Quantcast

Newsday Muzzled Under Cablevision Control, Insiders Charge

Once feared Newsday now a puppet under Cablevision control

Tiger2
It’s clear that Newsday is not what it was, but then, neither is the Wall Street Journal, The New York Times and The Washington Post. At one point, Newsday was considered in the top 10 of great American papers, but it hasn’t won a Pulitzer Prize, the industry’s most prestigious award, in five years —and the Knicks look more likely to win an NBA playoff round long before Newsday garners its next Pulitzer.

That wasn’t the case in the heady days of the 1990s when both the Long Island paper and its city upstart, New York Newsday, were raking them in. One of those prize winners was Bob Keeler, who received the 1996 prize for beat reporting in his series portraying the inner workings of a Catholic parish on LI. An editorial writer today, Keeler is removed from the inner workings of the newsroom, but he cautions that any reporter-editor friction is not exactly the story of the decade.

Newsday is an editor-driven paper—always has been, always will be,” says Keeler. “I’ve written about it, in my worst-selling book on the history of Newsday, and I’ve lived it. In the early 1990s, a bunch of us reporters gathered together and formed a reporters’ committee, because editors were being particularly high-handed. Despite the historic difficulties of organizing journalists, we did manage to meet a few times, and we put out a few issues of a newsletter. For a time, the editors became a bit more collegial and a tad less high-handed. But that was just a phase. Over-the-top editing is a lot like kudzu: You can beat it back, but it always returns.”

Howard Schneider, former Newsday editor in chief and now dean of Stony Brook University’s School of Journalism, takes the long view.

“Every newspaper in America will go through their hyper-local phase and, like adolescence, somehow they’ll grow into another level of maturity,” he says. The problem is not finding an audience but establishing a viable business model in “this post-multi-media world,” and enterprising journalism can determine who survives.

“I think the great differentiator for news organizations and individual reporters,” Schneider says, “will be the ability to find stories that nobody else finds, the ability to get to the bottom of stories that nobody else can get to the bottom of, and the ability to respond to misinformation with authoritative information quickly.”

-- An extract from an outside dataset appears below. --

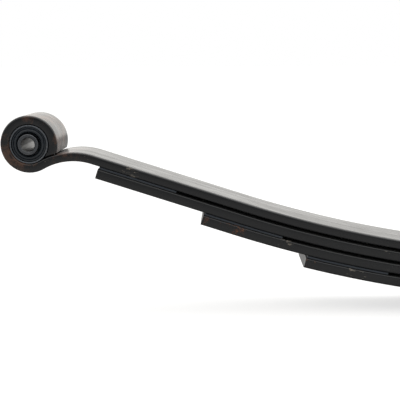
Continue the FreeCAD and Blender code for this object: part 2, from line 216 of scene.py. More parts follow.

The question is whether Newsday is still capable of doing that kind of journalism, some critics say, or even aspires to.

“We’re still the only daily,” says a Newsday staffer. “I think we’re still relevant. But the paper backs away from difficult stories and everything’s written in the same voice because of the heavy-handed top-down editing, and we bow and scrape to certain elected public officials. I do believe our credibility is not what it once was.”

Journalists from outside LI looking in also expressed concern.

“When you give up covering the news in favor of community building, I think you’ve basically reprogrammed the thought process of the newspaper and made it a lot less hard-driving, and a lot less interesting,” says Curt Hazlett, a former managing editor of the Portland Press Herald in Maine, night city editor of the Washington Post, and “journalism trainer” at the now defunct American Press Institute.

“It’s hard to be an editor,” says Hazlett. “You’re responsible for things that are inherently controversial. And if you’re any good, you’re putting things in the paper that a lot of people don’t want to see published—but publicizing something that someone somewhere doesn’t want to see is exactly what the definition of news is.

“It’s a lousy time to be a journalist,” he observes. “There’s plenty of pressures against newspapers as it is, but lack of news is what drives the final nail in the coffin.”